Authentication allows for the protection of particular backends or in our case the entire reverse proxy by checking that the user has valid authorization before forwarding the request.

To do this, the reverse proxy first checks the requests for a authorization header which is a base64 encoding of the username and password information. If this is missing, the reverse proxy sends over a 401 Unauthorized response which the browser will use to prompt the user for a username and password using WWW-Authenticate.

HTTP/1.1 401 Unauthorized
WWW-Authenticate: Basic realm=\"Please log in :) \"
Content-Length: 0

Supposing that the user fills out this prompt, the browser sends across another request that should contain the authorization header. With this, the reverse proxy will decode the encoded username and password and then compare them to the accounts in the reverse proxy. When the reverse proxy starts, it reads in an array of accounts containing usernames and hashed passwords. For our implementation, we use bcrypt to hash the passwords before storing them, and use bcrypt to verify that the hashes match. If the username and password match one of the existing accounts, the request is forwarded to the backend. Otherwise, the reverse proxy sends a 401 Unauthorized response.

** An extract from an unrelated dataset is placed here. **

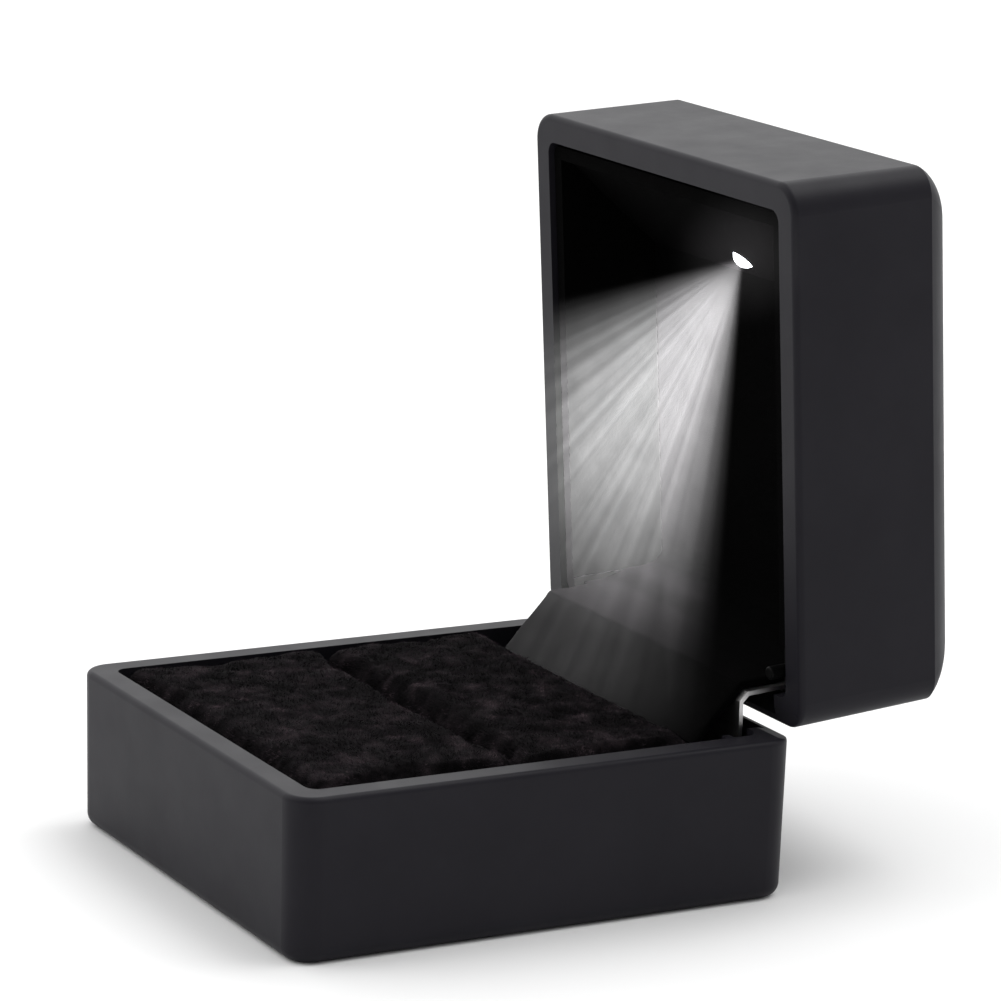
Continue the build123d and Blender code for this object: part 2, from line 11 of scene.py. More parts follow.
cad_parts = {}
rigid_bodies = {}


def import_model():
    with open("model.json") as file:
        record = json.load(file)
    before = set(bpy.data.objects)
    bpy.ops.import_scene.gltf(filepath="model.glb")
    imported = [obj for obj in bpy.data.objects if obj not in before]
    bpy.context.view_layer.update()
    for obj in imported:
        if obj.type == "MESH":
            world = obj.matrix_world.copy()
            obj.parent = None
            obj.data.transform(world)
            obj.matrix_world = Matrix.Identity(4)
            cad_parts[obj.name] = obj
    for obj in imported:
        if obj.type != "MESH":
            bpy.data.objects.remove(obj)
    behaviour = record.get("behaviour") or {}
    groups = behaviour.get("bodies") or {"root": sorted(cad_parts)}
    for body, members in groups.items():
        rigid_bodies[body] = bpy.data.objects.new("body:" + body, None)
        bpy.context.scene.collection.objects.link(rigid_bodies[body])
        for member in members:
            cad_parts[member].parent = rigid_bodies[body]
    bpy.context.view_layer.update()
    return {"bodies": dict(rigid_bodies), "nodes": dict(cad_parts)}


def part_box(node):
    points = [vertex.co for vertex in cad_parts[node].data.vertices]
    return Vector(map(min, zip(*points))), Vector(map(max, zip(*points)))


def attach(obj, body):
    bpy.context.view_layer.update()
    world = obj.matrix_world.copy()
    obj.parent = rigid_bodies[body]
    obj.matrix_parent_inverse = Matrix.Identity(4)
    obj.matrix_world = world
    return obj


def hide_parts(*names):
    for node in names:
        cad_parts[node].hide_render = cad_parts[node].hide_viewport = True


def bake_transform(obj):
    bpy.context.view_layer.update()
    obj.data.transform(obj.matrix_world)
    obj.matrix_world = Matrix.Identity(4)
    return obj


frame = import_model()
NODES = frame["nodes"]
BODIES = frame["bodies"]
MM = 0.001

# noise_vector shifts its pattern by a seed, which Blender takes from the clock if none is set
NOISE_SEED = 1794858563
noise.seed_set(NOISE_SEED)

# ---- materials ------------------------------------------------------------------------
class Surface:
    """A node material with the few node patterns that every surface here uses."""

    def __init__(self, name, **values):
        self.material = bpy.data.materials.new(name)
        self.material.use_nodes = True
        self.tree = self.material.node_tree
        self.shader = self.tree.nodes["Principled BSDF"]
        self.coords = self.tree.nodes.new("ShaderNodeTexCoord").outputs["Object"]
        for key, value in values.items():
            title = key.replace("_", " ").title().replace("Ior", "IOR")
            self.shader.inputs[title].default_value = value

    def noise(self, scale, detail=3.0, rough=0.5, stretch=(1, 1, 1)):
        mapping = self.tree.nodes.new("ShaderNodeMapping")
        mapping.inputs["Scale"].default_value = stretch
        self.tree.links.new(self.coords, mapping.inputs["Vector"])
        node = self.tree.nodes.new("ShaderNodeTexNoise")
        node.inputs["Scale"].default_value = scale
        node.inputs["Detail"].default_value = detail
        node.inputs["Roughness"].default_value = rough
        self.tree.links.new(mapping.outputs["Vector"], node.inputs["Vector"])
        return node.outputs["Fac"]

    def ramp(self, factor, *stops):
        node = self.tree.nodes.new("ShaderNodeValToRGB")
        elements = node.color_ramp.elements
        while len(elements) < len(stops):
            elements.new(0.5)
        for element, (place, colour) in zip(elements, stops):
            element.position = place
            element.color = (*colour, 1)
        self.tree.links.new(factor, node.inputs["Fac"])
        return node.outputs["Color"]

    def colour(self, source):
        self.tree.links.new(source, self.shader.inputs["Base Color"])

    def roughness(self, factor, low, high):
        node = self.tree.nodes.new("ShaderNodeMapRange")
        node.inputs["To Min"].default_value = low
        node.inputs["To Max"].default_value = high
        self.tree.links.new(factor, node.inputs["Value"])
        self.tree.links.new(node.outputs["Result"], self.shader.inputs["Roughness"])

    def bumps(self, *layers):
        """Each layer is a height, its strength and its depth in metres."""
        normal = None
        for height, strength, depth in layers:
            node = self.tree.nodes.new("ShaderNodeBump")
            node.inputs["Strength"].default_value = strength
            node.inputs["Distance"].default_value = depth
            self.tree.links.new(height, node.inputs["Height"])
            if normal:
                self.tree.links.new(normal, node.inputs["Normal"])
            normal = node.outputs["Normal"]
        self.tree.links.new(normal, self.shader.inputs["Normal"])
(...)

The purpose of storing hashed passwords instead of plaintext passwords is to protect the plaintext password whilst still being able to compare them in the reverse proxy. If the hashed passwords were to leak, it would be impossible for the original password to be reversed from the hashed password, but the reverse proxy is still able to check if a password matches by hashing a given password and comparing them.

Load Balancing

We implemented load balancing to redirect traffic to the servers with the lowest current usage. We created a list for the current usage relative to the strength of the server, allowing for a comparison to correctly send the request to the correct server. The load balancing method increments the usage when a request is being processed, and decrements when it closes. Load balancing can overall help improve user experience by distributing the load across servers, allowing for a faster experience. Load balancing can also help defend against DoS/DDos attacks by distributing each request across the server, reducing the impact caused by a significant amount of requests.

Rate Limiting

We implemented hard rate limiting to limit network traffic. We created a rate map to store new ip keys each second. If that ip key has up to 10 requests within one second, the rest of the requests in that second will be denied and an error will be logged. The rate map is reset every second, but the time interval and the rate limit can be changed. Rate limiting is important to reduce strain on the web server. Hard rate limiting is when you reject all requests above the limit, whereas soft rate limiting is where you allow more requests than the limit for an extra (usually short) period of time. Rate limiting can help to defend against bot attacks such as DoS/DDoS, brute force attacks, and web scraping, but it is not a infallible solution.